Philosophy : Metaphysics

One of the most traditional debates in the philosophy of the mind is with regard the true nature of the mind, and how whatever the true nature is interacts with the body.

Depending on what you think the mind is, you get more or less seeming difficulty answering the question of interaction.

Broadly you may have those who think that the mind, the mental, is something non-physical, those that think it is purely physical, and those who think there is a combination of both.

You may be dualist or monist one way or the other. Most people these days are physicalists, in otherwords whilst acknowledging how incredibly complex the mental is, believing that in some way it is all very much physical and rooted in atoms and particles.

This view is mainly held because having a different form of mental stuff that is not physical in its nature raises more questions and is harder and more complex to explain than thinking everything is physical.

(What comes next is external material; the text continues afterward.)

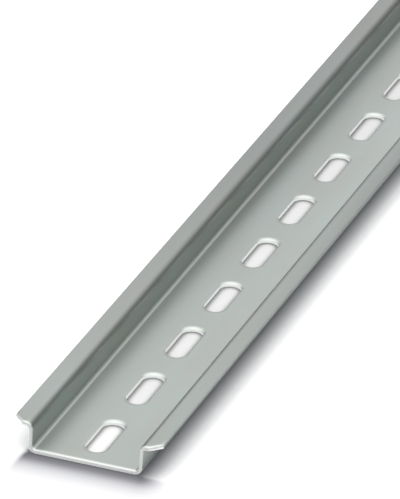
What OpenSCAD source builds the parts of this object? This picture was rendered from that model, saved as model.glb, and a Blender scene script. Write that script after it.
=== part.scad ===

For instance questions arise such as 'where does this mental stuff come from? what is it's real nature?' and the problem of interactivity: how does the mental interact with the physical; is it even coherent for something non physical to interact with something physical? does the mental exist in time and space; if not where does it exist? how did we evolve/get this mental stuff?'

So the dualist conception of the mental as something separate from the physical world (perhaps a soul) is now very uncommon and virtually everyone is a physicalist in the philosophical world. However there are still very interesting conundrums to investigate.

How are tastes for instance represented and coded. When we think, what are we doing? If you look at the brain you can't see the thought 'I like chocolate' so how does everything work?

There is interesting philosophical debate to be had at this level though it starts to intersect with science when asking questions like this.